There are no full time doctors, flying in only 4 days a week, three weeks of the month,  and on evenings and weekends, two nursesare the only ones to keep a permanent presence of health professionals.

This crisis immediately overwhelmed any response capacity for days, making national news (that once again) denounce the third world conditions on Canadian Aboriginal communities.

Responding to this crisis, the Minister of Aboriginal Affairs Hon. Carolyn Bennett visited Attawapiskat, and there a young aboriginal adult asked her along the lines: “Why the Canadian Government is spending hundreds of millions of dollars bringing refugees from Syria, and not spending those resources in aboriginal communities in desperate need of housing, running water, education and health?”.

A very good question. And the Minister babbled the political correct answer along the lines of how important Aboriginal communities are for Canada, and how fresh resources will be injected into the Communities for solving the needs, and partnerships with First Nations and Aboriginal leadership, and policies, and blah, blah, blah.  I am not criticizing the Minister, since at the end, its the only answer she can give.

The “politically incorrect” answer is simple.

For the Canadian Government, bringing refugees from Syria is an investment. By bringing refugees to Canada (on their own free will) the Government is betting that most of those families will effectively and successfully integrate to the Canadian society, will integrate into the labor market, and will contribute with taxes in order to help support the services that an aging population demand in pensions, social assistance, and health care.

Unfortunately, today, the Aboriginal communities are not seen as an investment but as an expense.

For example, for the last 4 years, each spring  the Kashechewan First Nation (1500 people) are flown out of their communities because of the fear of flooding by the Albany river.

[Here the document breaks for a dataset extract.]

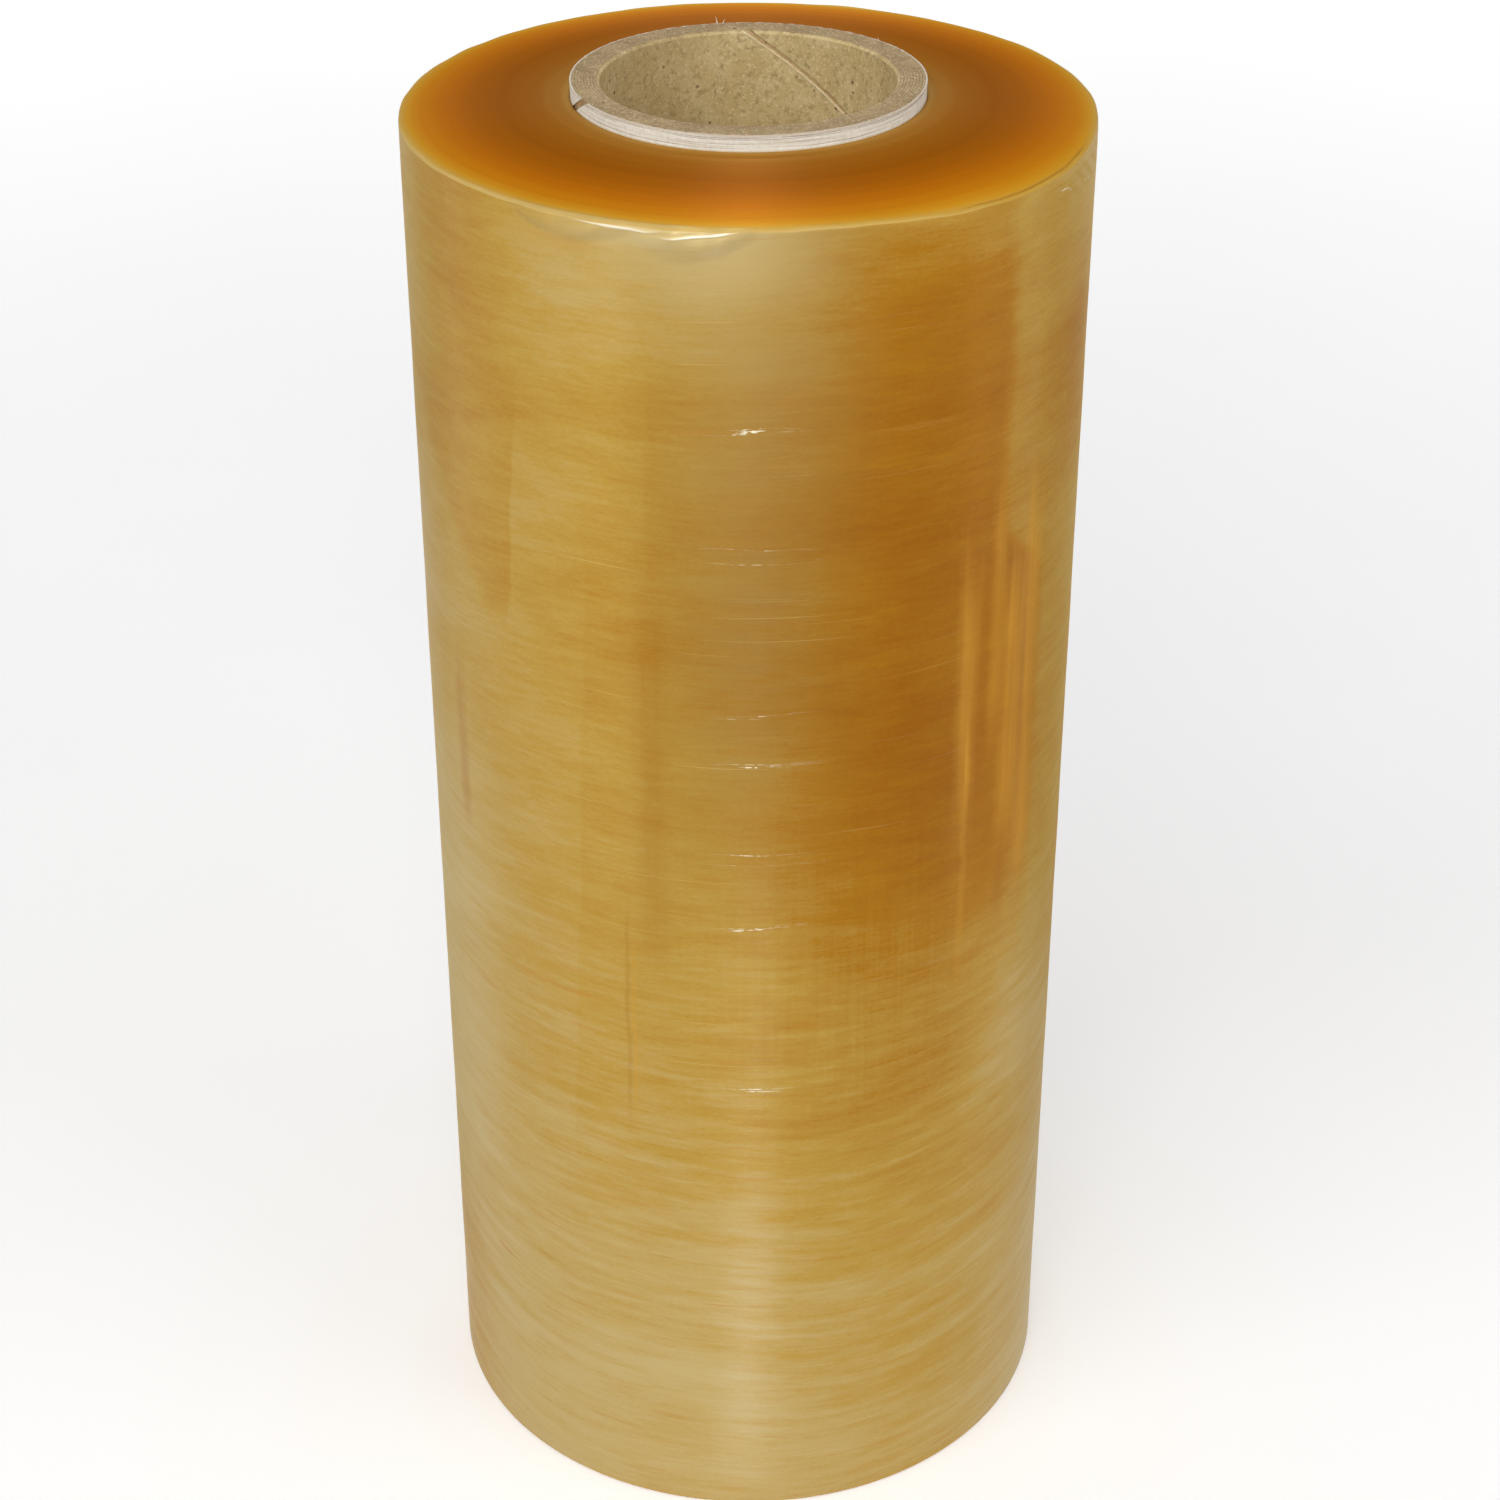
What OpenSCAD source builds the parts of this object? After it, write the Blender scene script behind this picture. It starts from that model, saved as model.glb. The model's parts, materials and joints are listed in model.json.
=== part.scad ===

Start adding up express flights (in and out), plus temporary accommodations and it pretty quickly adds up. Wouldn’t it make more sense to start planning to move Kashechewan out of the path of the river? But no, short sighted governance make for great news on TV, since quick and decisive actions are better than long term planning.

At the end, the answer on how to turn the Aboriginal communities from expenditure to investment is also simple.  Give them appropriate housing (not in a flooding area), health care and education services at par to the rest of the country, they don’t deserve anything less.

Provide every Aboriginal kid living in isolated northern community free education including University and College and provide them with subsidized housing and transportation so that they can live close to the University, but travel back home several times a year.

Even, establish a federal scholarship so that the best minds of this untapped resource of Aboriginal youth can attend any university in Canada, so that they can effectively join the job market at their full potential and contribute back to the country.

As a country we have to stop thinking in short term crisis-solving solutions, and start enabling the Aboriginal Youth to integrate to the rest of Canada.